9. Security and Compliance
Data security and regulatory compliance are paramount concerns for data engineers, especially when handling sensitive or personally identifiable information. Data engineers must implement robust security measures and adhere to relevant regulations such as GDPR, HIPAA, or PCI-DSS. For example, consider a data engineer designing an access control mechanism for a financial services platform. They implement role-based access control (RBAC), encryption-at-rest, and audit logging to protect customer data and comply with industry regulations.
10. Performance Optimization
Optimizing the performance of data pipelines and systems is essential for delivering timely and actionable insights to stakeholders. Data engineers employ techniques such as query optimization, caching, and parallel processing to enhance performance. For example, imagine a data engineer optimizing an ETL (Extract, Transform, Load) process for a retail analytics platform. By partitioning data, parallelizing transformations, and leveraging in-memory caching, they reduce ETL latency and improve overall system throughput.
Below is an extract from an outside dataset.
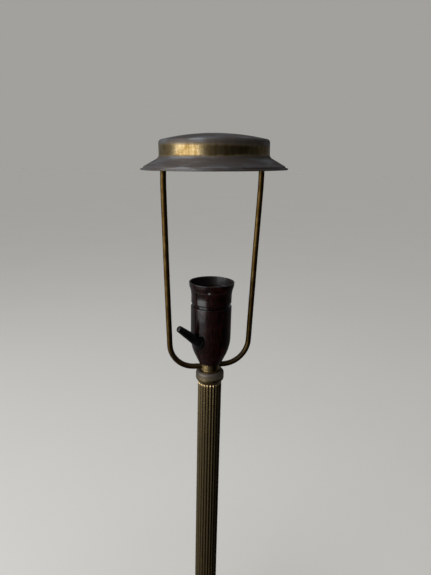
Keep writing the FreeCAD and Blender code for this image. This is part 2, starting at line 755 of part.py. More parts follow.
def contact_spring():
    """Three coils of round wire, whose helix is a chain of arcs."""
    height = CONTACT_Z - BLOCK_TOP_Z - 2 * (SPRING_WIRE_R + SNUG_GAP)
    foot = BLOCK_TOP_Z + SPRING_WIRE_R + SNUG_GAP
    arcs = SPRING_TURNS * ARCS_PER_TURN

    def at(part):
        return polar(SPRING_R, 360 * SPRING_TURNS * part / arcs, foot + height * part / arcs)

    edges = [Part.Arc(at(i), at(i + 0.5), at(i + 1)).toShape() for i in range(arcs)]
    circle = Part.Wire(Part.makeCircle(SPRING_WIRE_R, at(0), V(0, 1, 0)))
    return Part.Wire(edges).makePipeShell([circle], True, False)


def holder_terminals():
    plates = []
    for p, azimuth in zip(terminal_points(SEAT_Z), TERMINAL_AZIMUTHS):
        thickness = TERMINAL_PLATE[2]
        hole = rod(TERMINAL_SCREW_R + SNUG_GAP, V(0, 0, -2 * thickness), V(0, 0, thickness))
        plate = box_at(TERMINAL_PLATE, V(0, 0, -thickness / 2)).cut(hole)
        turn = FreeCAD.Placement(p, FreeCAD.Rotation(UP, azimuth))
        plates.append(plate.transformGeometry(turn.toMatrix()))
    return Part.makeCompound(plates)


def holder_terminal_screws():
    screws = []
    for p in terminal_points(SEAT_Z):
        plate = V(0, 0, TERMINAL_PLATE[2])
        shank = rod(TERMINAL_SCREW_R, p - plate, p + V(0, 0, TERMINAL_SCREW_LENGTH))
        head = rod(TERMINAL_HEAD_R, p - plate * 2, p - plate)
        screws.append(head.fuse(shank).removeSplitter())
    return Part.makeCompound(screws)


# Switch

def switch_lever():
    pivot, _, _, along = lever_frame()
    lever = stick(pivot, along, 0)
    rim = [e for e in lever.Edges if e.Closed and e.Length < 2 * pi * (LEVER_TIP_R + EASY_GAP)]
    lever = lever.makeFillet(LEVER_TIP_CURVE, rim)
    ball = Part.makeSphere(BALL_R, pivot)
    outside = pivot - along * (BALL_R + OVERCUT)
    socket = rod(TAIL_R + TIGHT_GAP, pivot - along * TAIL_ROOT, outside)
    return ball.fuse(lever).cut(socket).removeSplitter()


def lever_tail():
    pivot, _, _, along = lever_frame()
    return rod(TAIL_R, pivot - along * (TAIL_ROOT + EASY_GAP), pivot - along * TAIL_LENGTH)


def bridge_contact():
    pivot, _, _, along = lever_frame()
    end = pivot - along * TAIL_LENGTH
    cap = rod(BRIDGE_R, end + along * BRIDGE_HALF, end - along * BRIDGE_HALF)
    return cap.cut(rod(TAIL_R + TIGHT_GAP, pivot, end - along * TIGHT_GAP))


def ball_retainer():
    """A brass cup behind the ball, on a tongue that hangs from the porcelain core."""
    pivot, normal, axis, along = lever_frame()
    sideways = axis.cross(normal)
    cup = rod(CUP_R, pivot - normal * CUP_NEAR, pivot - normal * CUP_FAR)
    cup = cup.cut(Part.makeSphere(BALL_R + BALL_GAP, pivot))
    opening = oriented_box(CUP_WINDOW_SIZE, pivot, sideways, normal)
    sides = [
        oriented_box(CUP_SIDE_SIZE, pivot + sideways * side * CUP_SIDE_X, sideways, normal)
        for side in (-1, 1)
    ]
    cup = cup.cut([opening] + sides)
    foot = pivot - normal * (CUP_FAR - TONGUE_INSET[0]) + axis * (CUP_R - TONGUE_INSET[1])
    height = SEAT_Z - foot.z
    tongue = box_at((*TONGUE_SIZE, height), V(0, 0, height / 2))
    turn = FreeCAD.Placement(foot, FreeCAD.Rotation(UP, LEVER_AZIMUTH))
    tongue = tongue.transformGeometry(turn.toMatrix())
    room = turned([(0, BODY_FLOOR_Z)] + cavity_line(BALL_GAP) + [(0, SEAT_Z)])
    return cup.fuse(tongue).common(room).removeSplitter()


def oriented_box(size, middle, x_axis, z_axis):
    block = box_at(size, ORIGIN)
    y_axis = z_axis.cross(x_axis)
    matrix = FreeCAD.Matrix(
        x_axis.x, y_axis.x, z_axis.x, middle.x,
        x_axis.y, y_axis.y, z_axis.y, middle.y,
        x_axis.z, y_axis.z, z_axis.z, middle.z,
        0, 0, 0, 1,
    )
    block.Placement = FreeCAD.Placement(matrix)
    return block


def switch_contacts():
    """Two brass strips side by side, which the bridge joins at the end of the lever's swing."""
    pivot, normal, axis, along = lever_frame()
    sideways = axis.cross(normal)
    end = FreeCAD.Rotation(axis, 2 * LEVER_SWING).multVec(along)
    touch = pivot - end * (TAIL_LENGTH + EASY_GAP)
    outer = touch - sideways * (BRIDGE_R + STRIP_GAP) - UP * STRIP_OVERLAP
    strips = []
    for side in (-1, 1):
        foot = outer + polar(side * STRIP_PITCH / 2, LEVER_AZIMUTH)
        height = SEAT_Z - foot.z
        strip = box_at((*STRIP_SIZE, height), V(0, 0, height / 2))
        turn = FreeCAD.Placement(foot, FreeCAD.Rotation(UP, LEVER_AZIMUTH))
        strips.append(strip.transformGeometry(turn.toMatrix()))
    return Part.makeCompound(strips)


# Leads from the terminal block, up the threaded tube, to the holder's terminals

def inner_lead(side, azimuth):
    corners = [
        (V(side * POLE_X, BLOCK_Y, POLE_Z), 0), (V(side * POLE_X, 17.0, POLE_Z), 4.0),
        (V(side * POLE_X, 11.0, LEAD_LOW_Z), 5.0), (V(side * LEAD_X, 0, LEAD_LOW_Z), 3.5),
        (V(side * LEAD_X, 0, LEAD_SPLIT_Z), 5.0), (polar(TERMINAL_PITCH_R, azimuth, LEAD_TURN_Z), 3.0),
        (polar(TERMINAL_PITCH_R, azimuth, LEAD_END_Z), 0),
    ]
    path = Part.Wire(rounded_edges(corners, False))
    start = Part.Wire(Part.makeCircle(LEAD_R, corners[0][0], V(0, -1, 0)))
    return path.makePipeShell([start], True, False)


def build():
    left = harp_arm(-1)
    right = harp_arm(1)
    return {
        "base_felt": base_felt(),
        "base_plate": base_plate(),
        "plate_screws": plate_screws(),
        "base_weight": base_weight(),
        "base_shell": base_shell(),
        "cord_inlet_bush": cord_inlet_bush(),
        "base_washer": base_washer(),
        "base_nut": base_nut(),
        "tie_rod": tie_rod(),
        "terminal_block": terminal_block(),
        "terminal_barrels": terminal_barrels(),
        "terminal_grub_screws": terminal_grub_screws(),
        "column_foot_ring": column_foot_ring(),
        "column_tube": column_tube(),
        "collar": collar(),
        "harp_bush": harp_bush(),
        "harp_arm_left": left,
        "harp_arm_right": right,
        "gallery_cap": gallery_cap(),
        "cap_solder_joints": cap_solder_joints((left, right)),
        "holder_thread_bush": holder_thread_bush(),
        "holder_body": holder_body(),
        "holder_mantle": holder_mantle(),
        "mantle_lock_screw": mantle_lock_screw(),
        "contact_block": contact_block(),
        "e27_shell": e27_shell(),
        "shell_clamp_ring": shell_clamp_ring(),
        "shell_rivets": shell_rivets(),
        "centre_contact": centre_contact(),
        "contact_spring": contact_spring(),
        "holder_terminals": holder_terminals(),
        "holder_terminal_screws": holder_terminal_screws(),
        "switch_lever": switch_lever(),
        "lever_tail": lever_tail(),
        "bridge_contact": bridge_contact(),
        "ball_retainer": ball_retainer(),
        "switch_contacts": switch_contacts(),
        "inner_lead_live": inner_lead(1, TERMINAL_AZIMUTHS[1]),
        "inner_lead_neutral": inner_lead(-1, TERMINAL_AZIMUTHS[0]),
    }


def main():
    os.makedirs("parts", exist_ok=True)
    for name, shape in build().items():
        if not shape.isValid() or not shape.Solids:
            raise ValueError(name + " is not a valid solid")
        shape.exportStep("parts/" + name + ".step")
        print(name, len(shape.Solids), round(shape.Volume, 1))


main()
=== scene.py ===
"""Looks of the brass table lamp: finer spun, fluted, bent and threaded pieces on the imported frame, and
a finish for every surface. The scene is in metres; outlines are drawn in millimetres.
"""

import json
import math

import bmesh
import bpy
from mathutils import Matrix, Vector, noise


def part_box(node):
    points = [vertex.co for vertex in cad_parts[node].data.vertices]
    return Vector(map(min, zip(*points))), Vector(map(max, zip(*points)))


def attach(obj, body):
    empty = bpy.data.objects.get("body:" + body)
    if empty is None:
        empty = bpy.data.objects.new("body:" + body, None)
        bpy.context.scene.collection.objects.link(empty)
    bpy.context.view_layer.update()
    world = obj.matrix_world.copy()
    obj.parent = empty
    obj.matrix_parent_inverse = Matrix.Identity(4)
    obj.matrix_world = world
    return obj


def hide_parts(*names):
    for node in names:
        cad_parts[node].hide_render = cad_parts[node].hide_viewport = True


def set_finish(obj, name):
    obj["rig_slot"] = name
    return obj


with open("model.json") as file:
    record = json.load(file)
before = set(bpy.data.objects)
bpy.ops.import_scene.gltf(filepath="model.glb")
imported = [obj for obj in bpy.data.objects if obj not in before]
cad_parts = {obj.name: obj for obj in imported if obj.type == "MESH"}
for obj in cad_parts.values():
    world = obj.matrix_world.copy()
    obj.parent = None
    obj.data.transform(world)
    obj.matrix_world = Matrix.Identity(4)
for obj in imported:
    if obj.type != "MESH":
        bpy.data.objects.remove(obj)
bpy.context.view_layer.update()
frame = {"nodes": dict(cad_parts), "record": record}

MM = 0.001
AXIS_R = 1e-6

# The camera, turned about the lamp's axis from the harp's plane
VIEW_AZIMUTH = math.radians(14.4)
VIEW_DISTANCE = 0.4536
VIEW_RISE = 0.1151
VIEW_YAW = math.radians(0.48)
VIEW_PITCH = math.radians(14.97)
VIEW_ROLL = math.radians(1.36)
VIEW_LENS = 29.43

# Fineness of the pieces: points around, turn of an arc's step, and the longest straight run
SEGMENTS = 256
SHELL_SEGMENTS = 144
WIRE_SEGMENTS = 32
THREAD_STEPS_PER_TURN = 120
ARC_STEP = math.radians(9)
LONGEST_RUN = 2.5
COLUMN_RUN = 3.0
COLLAR_RUN = 0.8
WIRE_RUN = 1.5
SHELL_RUN = 0.3
SHOULDER_STEPS = 10
DOME_STEPS = 22

# Column: wear is a share of the flutes' depth, and marks are long shallow dents from drawing
COLUMN_BORE_R = 9.5
COLUMN_SKIN = 0.01
FLUTE_COUNT = 24
FLUTE_SAMPLES = 18
FLUTE_HALF_ANGLE = math.radians(5.5)
FLUTE_DEPTH = 0.8
FLUTE_WEAR = 0.06
FLUTE_WEAR_SIZE = 14
ARRIS_SOFTNESS = 0.1
COLUMN_MARK = 0.02
COLUMN_MARK_SIZE = 3.5
COLUMN_MARK_STRETCH = 12

# Cap: its height over the lip's foot, its sheet, and the height of the shade's seat on its wall
CAP_RISE = 32.6
CAP_SHEET = 0.8
CAP_SEAT_RISE = 18.7
CAP_LIP_WIDTH = 3.2
CAP_LIP_HEIGHT = 1.6
CAP_LIP_EDGE_R = 0.75
CAP_LIP_INNER_EDGE_R = 0.35
CAP_BRIM_IN = 2.3
CAP_BRIM_FOOT = 2.9
CAP_BRIM_TOP = 11.1
CAP_BRIM_FOOT_R = 2.0
CAP_BRIM_TOP_R = 4.6
CAP_BRIM_SLANT = 1.1
CAP_WALL_IN = 17.1
CAP_SHOULDER_R = 3.0
CAP_DOME_R = 215.0
CAP_INNER_FOOT = 2.6
CAP_LIP_INNER_TOP = 2.0

# Unevenness of hand work: the height of a dent or wave, and its size
CAP_WAVE = 0.32
CAP_WAVE_SIZE = 24
CAP_DENT = 0.10
CAP_DENT_SIZE = 9
CAP_PULL = 0.16
CAP_PULL_SIZE = 17
CAP_WAVE_FROM_R = 40
CAP_WAVE_FULL_R = 60
LIP_SHARE = 0.4
LIP_MARGIN = 0.1
LEAST_LIP_Z = 0.02
COLLAR_WEAR = 0.10
COLLAR_WEAR_SIZE = 6
COLLAR_WEAR_FROM_R = 12.5
COLLAR_WEAR_FULL_R = 14
WIRE_WEAR = 0.016
WIRE_WEAR_SIZE = 11
WIRE_STRAY = 0.12
WIRE_STRAY_SIZE = 31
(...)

Mastering the mindset of a data engineer requires a blend of technical expertise, problem-solving acumen, and a deep commitment to data quality and integrity. By embracing principles such as data-centric thinking, continuous learning, and collaboration, data engineers can architect robust and scalable data solutions that drive business success in today’s data-driven world. As the volume and complexity of data continue to grow, the role of the data engineer will remain indispensable in harnessing the power of data for meaningful insights and informed decision-making.